* _WORK REQUIRED_
Exactly and only the lines from the one containing "addLatch();" through the one containing "if obj.type in" are to be repeated, both ends included.

— Start of DATASET SECTION —

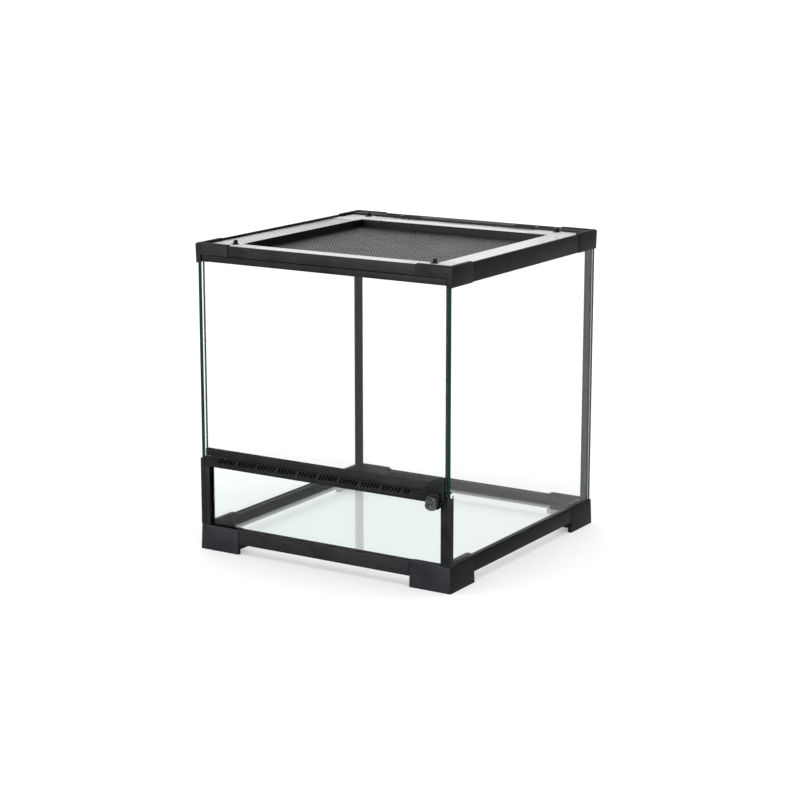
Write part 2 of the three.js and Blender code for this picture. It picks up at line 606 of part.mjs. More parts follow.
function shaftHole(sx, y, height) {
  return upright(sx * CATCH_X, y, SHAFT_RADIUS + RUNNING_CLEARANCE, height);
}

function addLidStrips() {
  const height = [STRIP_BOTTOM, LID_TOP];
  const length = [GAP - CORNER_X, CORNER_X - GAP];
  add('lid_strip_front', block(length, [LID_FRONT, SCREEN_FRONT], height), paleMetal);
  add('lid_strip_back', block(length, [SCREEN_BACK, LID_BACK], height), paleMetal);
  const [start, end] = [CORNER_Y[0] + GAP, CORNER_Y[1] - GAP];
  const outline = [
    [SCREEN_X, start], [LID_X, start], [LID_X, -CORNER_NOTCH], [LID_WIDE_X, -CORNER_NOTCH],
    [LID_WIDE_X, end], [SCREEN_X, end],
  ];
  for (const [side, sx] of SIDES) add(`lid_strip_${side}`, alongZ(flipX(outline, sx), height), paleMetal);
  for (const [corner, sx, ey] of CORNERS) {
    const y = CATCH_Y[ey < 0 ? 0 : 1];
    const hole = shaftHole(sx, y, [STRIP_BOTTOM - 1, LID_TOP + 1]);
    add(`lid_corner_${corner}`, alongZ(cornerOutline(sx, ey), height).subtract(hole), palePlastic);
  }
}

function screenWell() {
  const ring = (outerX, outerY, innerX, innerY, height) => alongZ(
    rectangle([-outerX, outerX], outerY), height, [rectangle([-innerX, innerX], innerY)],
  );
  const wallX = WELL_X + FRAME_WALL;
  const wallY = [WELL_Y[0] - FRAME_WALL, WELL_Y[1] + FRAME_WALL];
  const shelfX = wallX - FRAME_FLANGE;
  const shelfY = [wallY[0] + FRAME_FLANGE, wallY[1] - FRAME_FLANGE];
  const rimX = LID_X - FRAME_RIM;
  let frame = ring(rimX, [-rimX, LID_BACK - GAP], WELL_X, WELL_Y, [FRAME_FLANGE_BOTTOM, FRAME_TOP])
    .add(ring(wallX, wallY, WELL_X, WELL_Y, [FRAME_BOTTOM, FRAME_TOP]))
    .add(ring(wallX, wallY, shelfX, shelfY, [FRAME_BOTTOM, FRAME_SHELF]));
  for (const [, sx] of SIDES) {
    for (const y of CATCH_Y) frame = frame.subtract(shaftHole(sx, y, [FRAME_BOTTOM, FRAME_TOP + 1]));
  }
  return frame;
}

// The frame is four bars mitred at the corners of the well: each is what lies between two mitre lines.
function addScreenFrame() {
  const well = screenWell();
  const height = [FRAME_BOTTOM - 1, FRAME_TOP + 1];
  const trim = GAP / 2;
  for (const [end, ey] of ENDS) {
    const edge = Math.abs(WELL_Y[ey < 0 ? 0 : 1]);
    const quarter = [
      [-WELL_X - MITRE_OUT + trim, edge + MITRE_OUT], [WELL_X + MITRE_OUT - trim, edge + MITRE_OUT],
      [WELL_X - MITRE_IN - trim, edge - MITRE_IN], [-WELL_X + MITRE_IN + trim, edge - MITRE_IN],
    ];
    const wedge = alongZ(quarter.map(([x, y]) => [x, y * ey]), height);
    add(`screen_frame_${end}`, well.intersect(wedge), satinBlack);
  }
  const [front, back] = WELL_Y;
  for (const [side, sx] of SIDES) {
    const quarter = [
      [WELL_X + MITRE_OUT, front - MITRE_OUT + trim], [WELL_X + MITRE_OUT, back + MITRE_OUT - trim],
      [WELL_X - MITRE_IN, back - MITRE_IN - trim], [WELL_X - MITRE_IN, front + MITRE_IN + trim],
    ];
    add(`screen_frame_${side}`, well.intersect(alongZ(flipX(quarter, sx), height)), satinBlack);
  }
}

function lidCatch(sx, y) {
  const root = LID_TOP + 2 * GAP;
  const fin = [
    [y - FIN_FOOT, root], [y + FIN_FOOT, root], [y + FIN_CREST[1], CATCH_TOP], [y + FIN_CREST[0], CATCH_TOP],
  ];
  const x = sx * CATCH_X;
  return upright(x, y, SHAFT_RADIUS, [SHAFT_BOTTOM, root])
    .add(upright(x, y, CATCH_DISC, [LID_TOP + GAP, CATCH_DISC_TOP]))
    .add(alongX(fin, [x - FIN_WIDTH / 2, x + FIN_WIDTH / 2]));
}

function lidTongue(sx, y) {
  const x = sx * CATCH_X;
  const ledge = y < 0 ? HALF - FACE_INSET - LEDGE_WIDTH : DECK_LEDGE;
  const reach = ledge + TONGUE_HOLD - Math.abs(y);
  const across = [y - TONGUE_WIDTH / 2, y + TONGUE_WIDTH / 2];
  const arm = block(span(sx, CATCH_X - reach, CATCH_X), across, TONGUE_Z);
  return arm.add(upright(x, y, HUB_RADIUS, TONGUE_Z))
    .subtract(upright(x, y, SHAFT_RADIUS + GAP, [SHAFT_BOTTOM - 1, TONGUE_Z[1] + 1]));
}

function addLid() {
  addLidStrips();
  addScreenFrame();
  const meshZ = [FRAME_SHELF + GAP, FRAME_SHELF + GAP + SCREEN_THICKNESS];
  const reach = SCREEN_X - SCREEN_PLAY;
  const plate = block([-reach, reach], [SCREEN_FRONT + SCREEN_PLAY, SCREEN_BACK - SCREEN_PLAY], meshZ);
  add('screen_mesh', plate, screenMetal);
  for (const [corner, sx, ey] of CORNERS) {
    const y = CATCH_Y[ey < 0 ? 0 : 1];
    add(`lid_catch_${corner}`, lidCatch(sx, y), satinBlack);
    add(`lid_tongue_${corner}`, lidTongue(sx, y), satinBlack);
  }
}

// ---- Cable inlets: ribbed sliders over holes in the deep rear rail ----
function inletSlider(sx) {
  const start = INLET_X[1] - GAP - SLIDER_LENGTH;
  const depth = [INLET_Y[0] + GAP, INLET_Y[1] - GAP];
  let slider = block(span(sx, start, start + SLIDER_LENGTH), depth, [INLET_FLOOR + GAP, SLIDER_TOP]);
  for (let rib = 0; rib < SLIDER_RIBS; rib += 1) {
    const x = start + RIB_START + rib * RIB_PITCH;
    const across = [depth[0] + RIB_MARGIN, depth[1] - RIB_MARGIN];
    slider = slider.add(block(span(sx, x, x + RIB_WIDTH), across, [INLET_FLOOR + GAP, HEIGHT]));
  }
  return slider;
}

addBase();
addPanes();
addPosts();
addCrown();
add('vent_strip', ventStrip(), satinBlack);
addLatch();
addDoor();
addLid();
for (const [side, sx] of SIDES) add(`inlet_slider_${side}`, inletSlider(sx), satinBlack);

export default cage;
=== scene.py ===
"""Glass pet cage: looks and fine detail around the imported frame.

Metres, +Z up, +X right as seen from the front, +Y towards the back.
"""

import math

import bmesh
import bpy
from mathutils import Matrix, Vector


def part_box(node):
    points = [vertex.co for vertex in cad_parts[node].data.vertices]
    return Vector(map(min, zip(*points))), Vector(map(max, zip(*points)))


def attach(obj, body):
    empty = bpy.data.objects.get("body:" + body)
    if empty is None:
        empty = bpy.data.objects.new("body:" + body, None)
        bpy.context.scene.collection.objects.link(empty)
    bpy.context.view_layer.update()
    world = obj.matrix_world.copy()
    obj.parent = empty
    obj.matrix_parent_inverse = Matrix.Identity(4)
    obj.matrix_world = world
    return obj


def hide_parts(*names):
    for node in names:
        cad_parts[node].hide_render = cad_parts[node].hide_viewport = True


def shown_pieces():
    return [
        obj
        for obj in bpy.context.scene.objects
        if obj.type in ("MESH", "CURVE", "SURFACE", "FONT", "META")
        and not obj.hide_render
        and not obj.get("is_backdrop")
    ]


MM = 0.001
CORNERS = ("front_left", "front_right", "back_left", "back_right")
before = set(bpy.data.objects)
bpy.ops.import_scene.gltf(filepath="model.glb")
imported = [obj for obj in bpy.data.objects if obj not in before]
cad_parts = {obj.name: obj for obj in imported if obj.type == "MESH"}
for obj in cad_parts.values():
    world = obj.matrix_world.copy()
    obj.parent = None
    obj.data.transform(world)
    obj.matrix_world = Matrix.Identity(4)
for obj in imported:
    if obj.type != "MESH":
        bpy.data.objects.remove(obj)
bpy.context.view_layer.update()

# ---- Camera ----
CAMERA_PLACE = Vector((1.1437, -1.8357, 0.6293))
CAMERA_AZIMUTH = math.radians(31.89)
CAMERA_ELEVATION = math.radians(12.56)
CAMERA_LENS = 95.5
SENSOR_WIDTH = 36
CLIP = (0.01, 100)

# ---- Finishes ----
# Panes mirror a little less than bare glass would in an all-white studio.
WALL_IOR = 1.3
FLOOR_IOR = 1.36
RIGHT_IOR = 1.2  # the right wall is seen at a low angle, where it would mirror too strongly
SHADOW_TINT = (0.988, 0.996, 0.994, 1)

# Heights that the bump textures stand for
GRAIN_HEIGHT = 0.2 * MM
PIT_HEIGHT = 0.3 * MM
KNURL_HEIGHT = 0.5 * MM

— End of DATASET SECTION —

* _COMPLETE OUTPUT_
addLatch();
addDoor();
addLid();
for (const [side, sx] of SIDES) add(`inlet_slider_${side}`, inletSlider(sx), satinBlack);

export default cage;
=== scene.py ===
"""Glass pet cage: looks and fine detail around the imported frame.

Metres, +Z up, +X right as seen from the front, +Y towards the back.
"""

import math

import bmesh
import bpy
from mathutils import Matrix, Vector


def part_box(node):
    points = [vertex.co for vertex in cad_parts[node].data.vertices]
    return Vector(map(min, zip(*points))), Vector(map(max, zip(*points)))


def attach(obj, body):
    empty = bpy.data.objects.get("body:" + body)
    if empty is None:
        empty = bpy.data.objects.new("body:" + body, None)
        bpy.context.scene.collection.objects.link(empty)
    bpy.context.view_layer.update()
    world = obj.matrix_world.copy()
    obj.parent = empty
    obj.matrix_parent_inverse = Matrix.Identity(4)
    obj.matrix_world = world
    return obj


def hide_parts(*names):
    for node in names:
        cad_parts[node].hide_render = cad_parts[node].hide_viewport = True


def shown_pieces():
    return [
        obj
        for obj in bpy.context.scene.objects
        if obj.type in ("MESH", "CURVE", "SURFACE", "FONT", "META")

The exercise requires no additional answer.